** start **
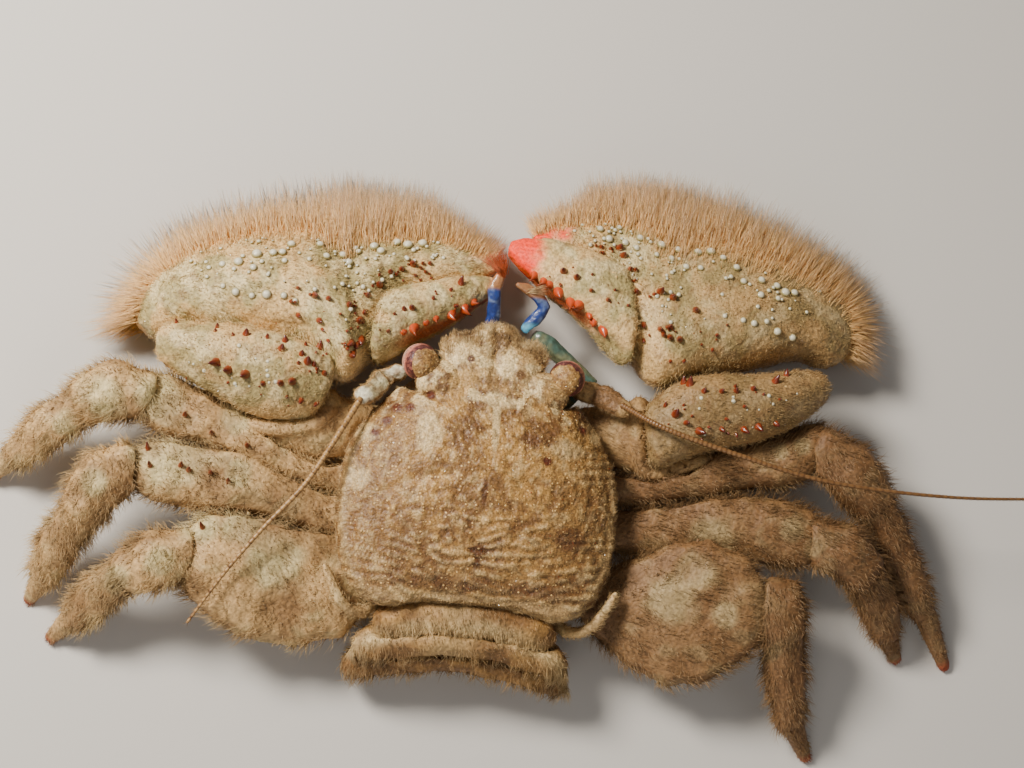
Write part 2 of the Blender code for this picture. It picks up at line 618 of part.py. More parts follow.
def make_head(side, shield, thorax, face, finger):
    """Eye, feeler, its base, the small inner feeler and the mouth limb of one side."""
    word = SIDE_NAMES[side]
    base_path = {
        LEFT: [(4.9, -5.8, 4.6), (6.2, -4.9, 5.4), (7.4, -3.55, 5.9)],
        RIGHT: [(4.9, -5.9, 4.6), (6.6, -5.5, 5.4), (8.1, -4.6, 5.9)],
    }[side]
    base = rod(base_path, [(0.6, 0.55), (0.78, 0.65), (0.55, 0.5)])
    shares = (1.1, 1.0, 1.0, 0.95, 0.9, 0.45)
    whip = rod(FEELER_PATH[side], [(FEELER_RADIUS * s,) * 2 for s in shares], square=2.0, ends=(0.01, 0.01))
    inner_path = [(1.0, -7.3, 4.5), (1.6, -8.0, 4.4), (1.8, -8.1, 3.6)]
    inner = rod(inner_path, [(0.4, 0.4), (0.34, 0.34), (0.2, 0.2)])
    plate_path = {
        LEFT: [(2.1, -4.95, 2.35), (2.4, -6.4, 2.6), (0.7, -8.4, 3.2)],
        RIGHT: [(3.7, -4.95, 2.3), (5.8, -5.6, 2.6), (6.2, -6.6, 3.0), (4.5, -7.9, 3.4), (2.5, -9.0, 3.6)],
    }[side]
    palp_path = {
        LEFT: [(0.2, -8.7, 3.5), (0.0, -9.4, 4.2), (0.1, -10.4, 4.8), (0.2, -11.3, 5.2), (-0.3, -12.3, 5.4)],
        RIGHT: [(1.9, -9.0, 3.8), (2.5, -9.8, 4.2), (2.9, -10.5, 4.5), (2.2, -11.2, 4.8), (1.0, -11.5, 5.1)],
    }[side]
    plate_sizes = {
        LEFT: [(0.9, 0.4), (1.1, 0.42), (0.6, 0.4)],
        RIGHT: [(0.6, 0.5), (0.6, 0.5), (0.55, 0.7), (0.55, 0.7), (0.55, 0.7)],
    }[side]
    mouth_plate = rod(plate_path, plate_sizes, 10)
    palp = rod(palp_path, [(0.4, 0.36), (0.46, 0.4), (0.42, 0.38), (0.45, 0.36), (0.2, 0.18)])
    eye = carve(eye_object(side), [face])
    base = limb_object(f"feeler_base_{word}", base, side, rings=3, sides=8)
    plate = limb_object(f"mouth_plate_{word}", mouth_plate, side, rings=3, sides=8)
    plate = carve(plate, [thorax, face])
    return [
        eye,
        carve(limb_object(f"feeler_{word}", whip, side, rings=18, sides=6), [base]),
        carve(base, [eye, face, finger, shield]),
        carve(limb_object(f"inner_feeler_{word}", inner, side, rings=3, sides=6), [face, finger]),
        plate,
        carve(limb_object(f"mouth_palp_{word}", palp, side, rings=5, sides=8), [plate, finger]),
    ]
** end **
▶ **Task details**:
All of the data needs to be printed once more, exactly.

▶ **In response**:
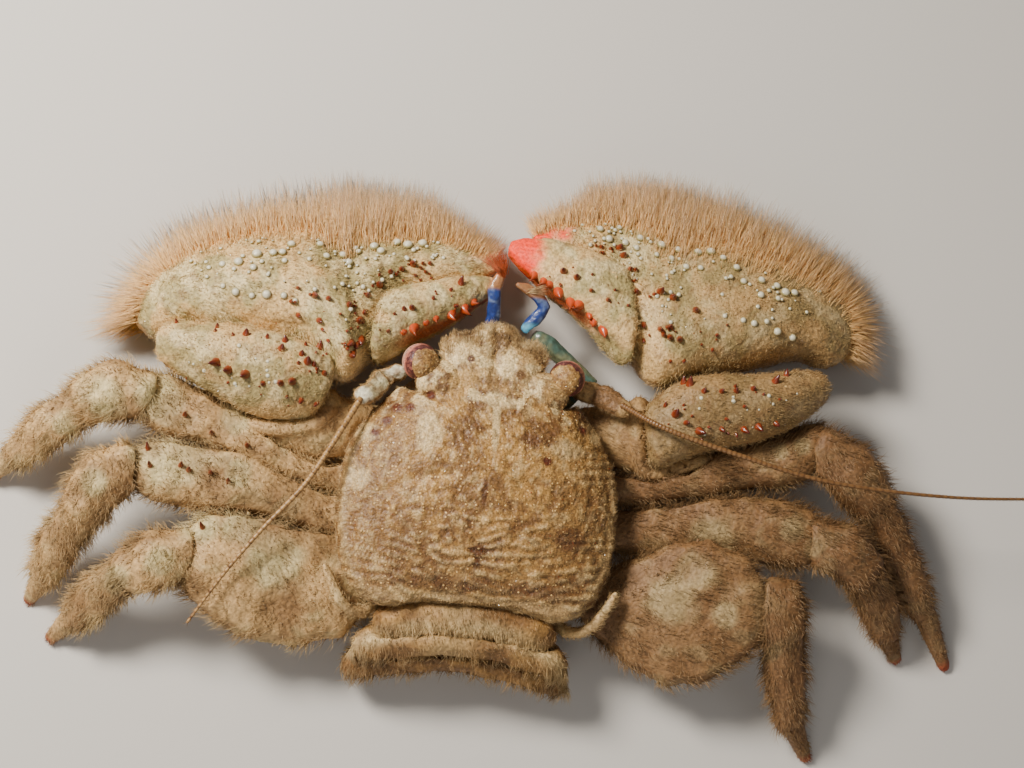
Write part 2 of the Blender code for this picture. It picks up at line 618 of part.py. More parts follow.
def make_head(side, shield, thorax, face, finger):
    """Eye, feeler, its base, the small inner feeler and the mouth limb of one side."""
    word = SIDE_NAMES[side]
    base_path = {
        LEFT: [(4.9, -5.8, 4.6), (6.2, -4.9, 5.4), (7.4, -3.55, 5.9)],
        RIGHT: [(4.9, -5.9, 4.6), (6.6, -5.5, 5.4), (8.1, -4.6, 5.9)],
    }[side]
    base = rod(base_path, [(0.6, 0.55), (0.78, 0.65), (0.55, 0.5)])
    shares = (1.1, 1.0, 1.0, 0.95, 0.9, 0.45)
    whip = rod(FEELER_PATH[side], [(FEELER_RADIUS * s,) * 2 for s in shares], square=2.0, ends=(0.01, 0.01))
    inner_path = [(1.0, -7.3, 4.5), (1.6, -8.0, 4.4), (1.8, -8.1, 3.6)]
    inner = rod(inner_path, [(0.4, 0.4), (0.34, 0.34), (0.2, 0.2)])
    plate_path = {
        LEFT: [(2.1, -4.95, 2.35), (2.4, -6.4, 2.6), (0.7, -8.4, 3.2)],
        RIGHT: [(3.7, -4.95, 2.3), (5.8, -5.6, 2.6), (6.2, -6.6, 3.0), (4.5, -7.9, 3.4), (2.5, -9.0, 3.6)],
    }[side]
    palp_path = {
        LEFT: [(0.2, -8.7, 3.5), (0.0, -9.4, 4.2), (0.1, -10.4, 4.8), (0.2, -11.3, 5.2), (-0.3, -12.3, 5.4)],
        RIGHT: [(1.9, -9.0, 3.8), (2.5, -9.8, 4.2), (2.9, -10.5, 4.5), (2.2, -11.2, 4.8), (1.0, -11.5, 5.1)],
    }[side]
    plate_sizes = {
        LEFT: [(0.9, 0.4), (1.1, 0.42), (0.6, 0.4)],
        RIGHT: [(0.6, 0.5), (0.6, 0.5), (0.55, 0.7), (0.55, 0.7), (0.55, 0.7)],
    }[side]
    mouth_plate = rod(plate_path, plate_sizes, 10)
    palp = rod(palp_path, [(0.4, 0.36), (0.46, 0.4), (0.42, 0.38), (0.45, 0.36), (0.2, 0.18)])
    eye = carve(eye_object(side), [face])
    base = limb_object(f"feeler_base_{word}", base, side, rings=3, sides=8)
    plate = limb_object(f"mouth_plate_{word}", mouth_plate, side, rings=3, sides=8)
    plate = carve(plate, [thorax, face])
    return [
        eye,
        carve(limb_object(f"feeler_{word}", whip, side, rings=18, sides=6), [base]),
        carve(base, [eye, face, finger, shield]),
        carve(limb_object(f"inner_feeler_{word}", inner, side, rings=3, sides=6), [face, finger]),
        plate,
        carve(limb_object(f"mouth_palp_{word}", palp, side, rings=5, sides=8), [plate, finger]),
    ]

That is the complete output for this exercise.